In case you receive the property for a consideration and the stamp duty is above Rs 50,000, the difference between the stamp duty paid and the value of the consideration is taxable. This difference would be included in ‘income from other sources’ and added to your taxable income. Then it would be taxed at your income tax slab rate.

  • Moveable assets received as gift

In case you receive moveable assets as a gift from relatives or on the occasion of marriage, or through a will or inheritance, the entire Fair Market Value (FMV) becomes taxable if stands at more than Rs 50,000. Anything that has a lower FMV is exempt from all tax for the recipient. In case the gift received is for a consideration, then the difference between the FMV and the consideration should be above Rs. 50,000 for the gift to become taxable. The difference would be included under the head ‘income from other sources’, clubbed with your taxable income, and then taxed at your income tax slab rate.

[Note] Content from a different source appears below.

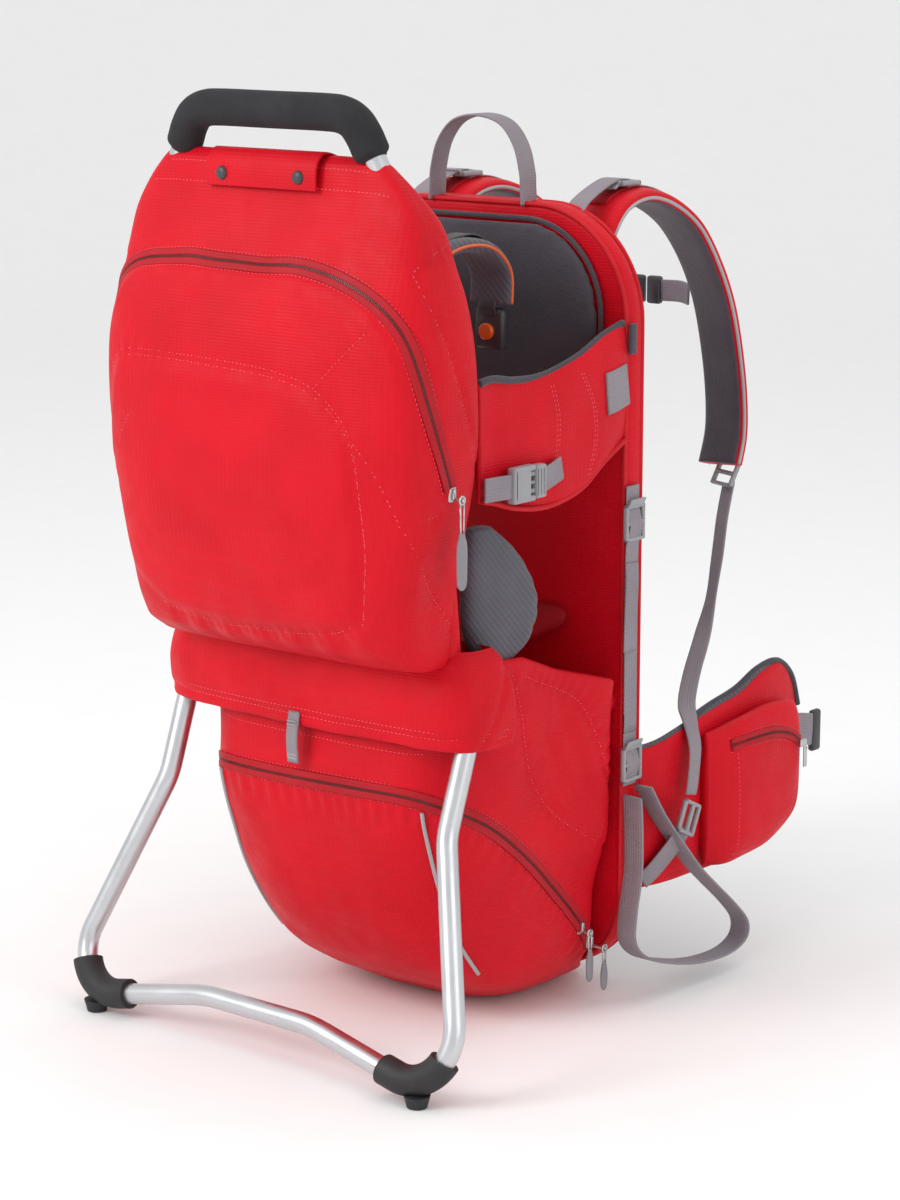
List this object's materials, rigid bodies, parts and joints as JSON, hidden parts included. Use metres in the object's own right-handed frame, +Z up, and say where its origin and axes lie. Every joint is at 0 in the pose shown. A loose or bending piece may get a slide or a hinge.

Related: How to keep your family informed about your financial details?

Does the giver enjoy any tax benefits?

As per Indian regulations, taxes on gifts are to be borne by the participants in certain scenarios but never really by the giver or donor. While they don’t have to pay any taxes, givers aren’t entitled to any tax exemptions on gifts.  

The moment Mr. Sharma educated his wife about the taxation laws surrounding gifts, her concern turned to delight. She was as excited as him about the inheritance money received and the forthcoming Europe trip her husband had planned with that money.

When it comes to giving and receiving gifts that are high in value, make sure you have brushed up on your knowledge about its tax implications. It will go a long way in helping you have a clear picture about whether you need to set aside some money towards tax when receiving a gift.